Software & Data Management
The 722N operates as a standalone instrument with embedded firmware controlling wavelength scanning, measurement mode selection (T/A/C), and zero/reference calibration. Data output via RS-232C follows ASCII protocol at 9600 baud, 8N1 configuration, enabling compatibility with custom Python- or LabVIEW-based acquisition scripts, Excel-based macros, or third-party terminal emulators (e.g., Tera Term, PuTTY). No proprietary software is bundled; users retain full control over data formatting, timestamping, and storage structure. The absence of onboard memory or user-accessible firmware updates reinforces deterministic behavior—a key consideration for laboratories maintaining validated methods under ISO 15197 or IEC 61010-1 safety frameworks.
Applications
- Quantitative determination of transition metal ions (e.g., Fe²⁺/Fe³⁺, Cu²⁺, Cr⁶⁺) using chromogenic reagents in environmental and wastewater labs
- Routine assay of vitamin B₂ (riboflavin), chlorophyll, and carotenoids in food and agricultural product testing
- Verification of cleaning agent concentrations in pharmaceutical manufacturing equipment rinse validation
- Educational use in undergraduate chemistry and biochemistry laboratories for enzyme kinetics (e.g., NADH oxidation) and equilibrium constant determination
- Colorimetric end-point detection in titration-based assays for phosphate, sulfate, and sulfide in industrial process streams
FAQ
Is the 722N compliant with FDA 21 CFR Part 11?

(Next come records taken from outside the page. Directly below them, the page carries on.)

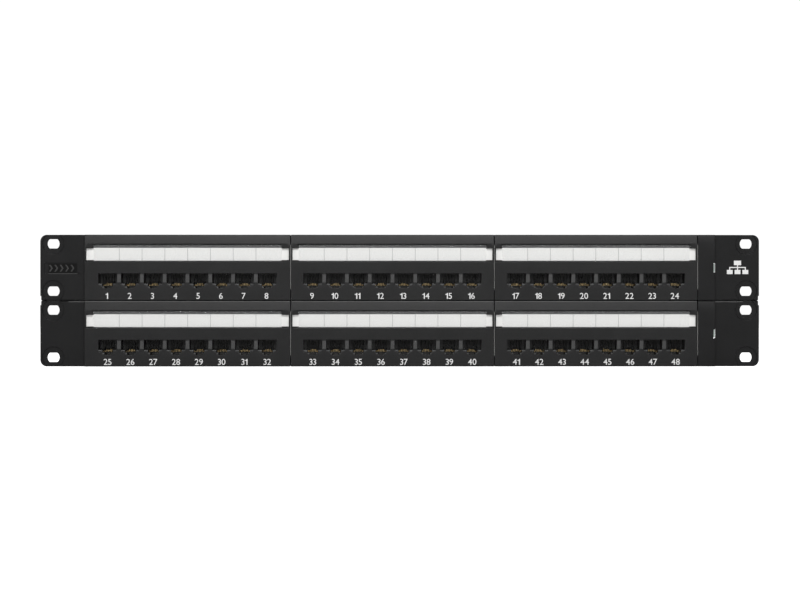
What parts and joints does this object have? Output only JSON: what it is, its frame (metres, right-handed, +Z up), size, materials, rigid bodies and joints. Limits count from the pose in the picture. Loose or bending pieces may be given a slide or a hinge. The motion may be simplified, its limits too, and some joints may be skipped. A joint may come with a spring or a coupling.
{
  "type": "network patch panel",
  "caption": "Black two-row rack patch panel with square network sockets, label strips under hinged clear covers, and punch-down blocks on circuit boards behind a steel frame.",
  "frame": {"origin": "centre of the rack slots, on the rear face of the steel frame, the face that lies on the rack rails", "axes": "+X to the right as seen from the front, +Y to the back of the rack, +Z up"},
  "size_m": [0.4826, 0.0336, 0.0882],
  "materials": {
    "frame_paint": "fine-textured black powder coat",
    "ear_plastic": "fine spark-eroded black plastic",
    "bezel_plastic": "fine spark-eroded black plastic",
    "label_card": "uncoated white card",
    "clear_plastic": "clear polished polycarbonate",
    "jack_plastic": "smooth black plastic",
    "contact_gold": "gold-plated spring wire",
    "board_green": "green solder resist over glass fibre",
    "block_plastic": "smooth black plastic",
    "contact_tin": "tin-plated bronze",
    "screw_zinc": "zinc-plated steel"
  },
  "bodies": {
    "panel": {"steel_frame": "frame_paint", "stiffener_upper": "frame_paint", "stiffener_lower": "frame_paint", "ear_cover_upper_left": "ear_plastic", "ear_cover_upper_right": "ear_plastic", "ear_cover_lower_left": "ear_plastic", "ear_cover_lower_right": "ear_plastic", "end_filler_upper": "bezel_plastic", "end_filler_lower": "bezel_plastic", "bezel_screws": "screw_zinc", "board_screws": "screw_zinc", "ear_cover_screws": "screw_zinc", "bezel_upper_left": "bezel_plastic", "bezel_upper_middle": "bezel_plastic", "bezel_upper_right": "bezel_plastic", "bezel_lower_left": "bezel_plastic", "bezel_lower_middle": "bezel_plastic", "bezel_lower_right": "bezel_plastic", "label_strip_upper_left": "label_card", "label_strip_upper_middle": "label_card", "label_strip_upper_right": "label_card", "label_strip_lower_left": "label_card", "label_strip_lower_middle": "label_card", "label_strip_lower_right": "label_card", "jack_housings_upper_left": "jack_plastic", "jack_housings_upper_middle": "jack_plastic", "jack_housings_upper_right": "jack_plastic", "jack_housings_lower_left": "jack_plastic", "jack_housings_lower_middle": "jack_plastic", "jack_housings_lower_right": "jack_plastic", "jack_contacts_upper_left": "contact_gold", "jack_contacts_upper_middle": "contact_gold", "jack_contacts_upper_right": "contact_gold", "jack_contacts_lower_left": "contact_gold", "jack_contacts_lower_middle": "contact_gold", "jack_contacts_lower_right": "contact_gold", "circuit_board_upper_left": "board_green", "circuit_board_upper_middle": "board_green", "circuit_board_upper_right": "board_green", "circuit_board_lower_left": "board_green", "circuit_board_lower_middle": "board_green", "circuit_board_lower_right": "board_green", "punch_down_blocks_upper_left": "block_plastic", "punch_down_blocks_upper_middle": "block_plastic", "punch_down_blocks_upper_right": "block_plastic", "punch_down_blocks_lower_left": "block_plastic", "punch_down_blocks_lower_middle": "block_plastic", "punch_down_blocks_lower_right": "block_plastic", "wire_contacts_upper_left": "contact_tin", "wire_contacts_upper_middle": "contact_tin", "wire_contacts_upper_right": "contact_tin", "wire_contacts_lower_left": "contact_tin", "wire_contacts_lower_middle": "contact_tin", "wire_contacts_lower_right": "contact_tin"},
    "cover_upper_left": {"label_cover_upper_left": "clear_plastic"},
    "cover_upper_middle": {"label_cover_upper_middle": "clear_plastic"},
    "cover_upper_right": {"label_cover_upper_right": "clear_plastic"},
    "cover_lower_left": {"label_cover_lower_left": "clear_plastic"},
    "cover_lower_middle": {"label_cover_lower_middle": "clear_plastic"},
    "cover_lower_right": {"label_cover_lower_right": "clear_plastic"}
  },
  "joints": [
    {"name": "cover_hinge_upper_left", "type": "hinge", "parent": "panel", "child": "cover_upper_left", "pos_m": [-0.14235, -0.0079, 0.0364], "axis": [-1, 0, 0], "range_deg": [0, 100]},
    {"name": "cover_hinge_upper_middle", "type": "hinge", "parent": "panel", "child": "cover_upper_middle", "pos_m": [-0.0052, -0.0079, 0.0364], "axis": [-1, 0, 0], "range_deg": [0, 100]},
    {"name": "cover_hinge_upper_right", "type": "hinge", "parent": "panel", "child": "cover_upper_right", "pos_m": [0.1312, -0.0079, 0.0364], "axis": [-1, 0, 0], "range_deg": [0, 100]},
    {"name": "cover_hinge_lower_left", "type": "hinge", "parent": "panel", "child": "cover_lower_left", "pos_m": [-0.14235, -0.0079, -0.00805], "axis": [-1, 0, 0], "range_deg": [0, 100]},
    {"name": "cover_hinge_lower_middle", "type": "hinge", "parent": "panel", "child": "cover_lower_middle", "pos_m": [-0.0052, -0.0079, -0.00805], "axis": [-1, 0, 0], "range_deg": [0, 100]},
    {"name": "cover_hinge_lower_right", "type": "hinge", "parent": "panel", "child": "cover_lower_right", "pos_m": [0.1312, -0.0079, -0.00805], "axis": [-1, 0, 0], "range_deg": [0, 100]}
  ]
}
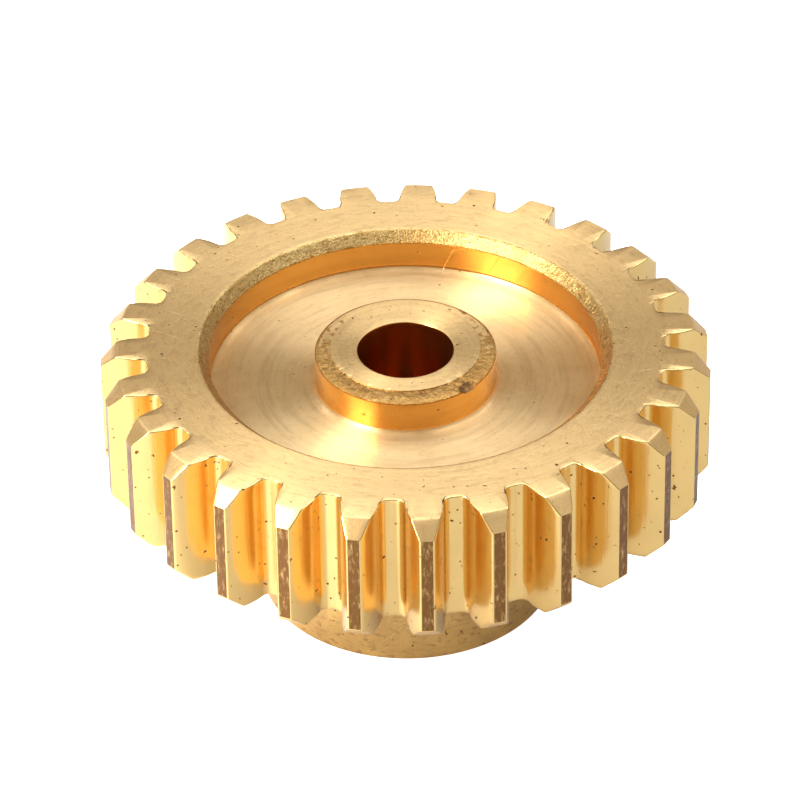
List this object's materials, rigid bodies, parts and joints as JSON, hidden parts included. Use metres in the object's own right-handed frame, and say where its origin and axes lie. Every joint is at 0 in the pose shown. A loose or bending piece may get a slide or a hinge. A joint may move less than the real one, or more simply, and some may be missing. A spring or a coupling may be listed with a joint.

No—the instrument lacks electronic signature capability, audit trail logging, and secure user authentication required for Part 11 compliance. It is intended for non-GxP environments or as a secondary verification tool within validated workflows.
Can it measure absorbance below 320 nm?
No—the optical design and tungsten lamp output limit operation to 320–1020 nm. UV measurements require deuterium or xenon lamp sources and fused silica optics, as found in UV-Vis models such as the UV752N.

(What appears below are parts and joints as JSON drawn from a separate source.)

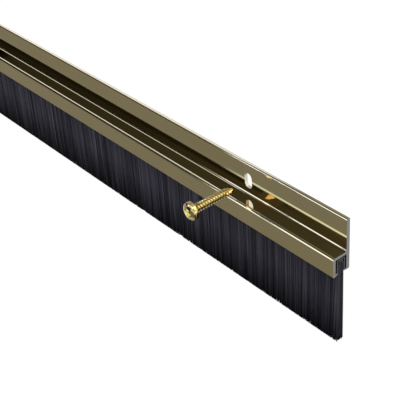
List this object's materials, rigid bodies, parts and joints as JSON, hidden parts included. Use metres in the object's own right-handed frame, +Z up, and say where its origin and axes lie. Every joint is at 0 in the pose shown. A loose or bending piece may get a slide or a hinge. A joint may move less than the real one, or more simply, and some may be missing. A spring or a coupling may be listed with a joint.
{
  "type": "door brush seal",
  "caption": "Gold aluminium carrier with a tall slotted flange and a hooked channel that holds a black strip brush, screwed to a door's face to seal the gap below it.",
  "frame": {"origin": "on the back face of the flange, at mid-length and at the height of the slots' centres", "axes": "+X along the seal and the door's bottom edge, +Y into the door, +Z up; the brush hangs towards -Z and the front faces -Y"},
  "size_m": [0.914, 0.0359, 0.0609],
  "materials": {
    "gold_aluminium": "polished and anodised gold, bare metal at the two cut ends",
    "backing_steel": "dull dark galvanised strip",
    "wire_steel": "dull drawn wire",
    "black_filament": "straight black filaments with a slight sheen",
    "plated_screw": "bright yellow plating"
  },
  "bodies": {
    "root": {"carrier": "gold_aluminium", "brush_backing": "backing_steel", "core_wire": "wire_steel", "bristles": "black_filament", "screw_1": "plated_screw", "screw_2": "plated_screw", "screw_3": "plated_screw", "screw_4": "plated_screw"}
  },
  "joints": []
}
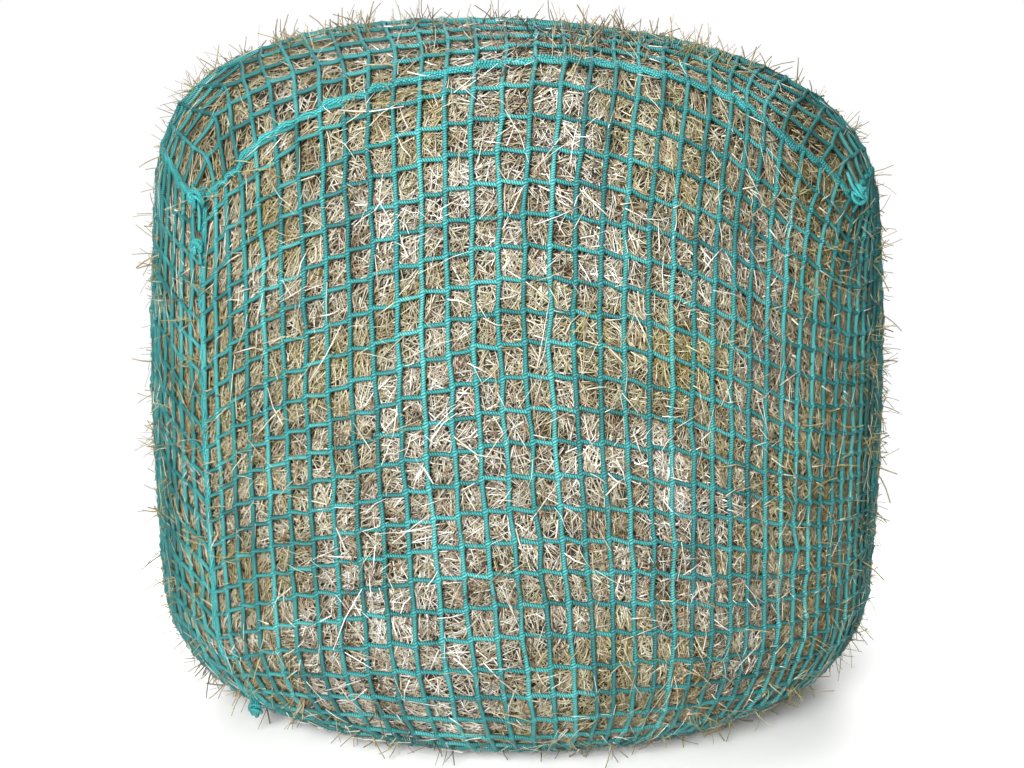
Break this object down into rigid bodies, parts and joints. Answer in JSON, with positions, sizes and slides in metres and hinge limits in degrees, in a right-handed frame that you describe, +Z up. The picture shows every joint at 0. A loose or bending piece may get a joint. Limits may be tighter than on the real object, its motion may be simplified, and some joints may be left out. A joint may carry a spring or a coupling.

What cuvette materials are supported?
Standard 10 mm pathlength glass or quartz cuvettes are compatible. Plastic cuvettes are not recommended due to scattering and wavelength-dependent absorption above 350 nm.
Does it support kinetic or scanning modes?
No—the 722N is a fixed-wavelength or manual step-scan instrument. It does not perform continuous spectral scans or time-resolved kinetic profiling.
How often should the tungsten lamp be replaced?
Typical service life exceeds 1,000 hours under normal usage. Replacement is indicated when baseline noise increases >0.002 A or when photometric repeatability degrades beyond specification after recalibration.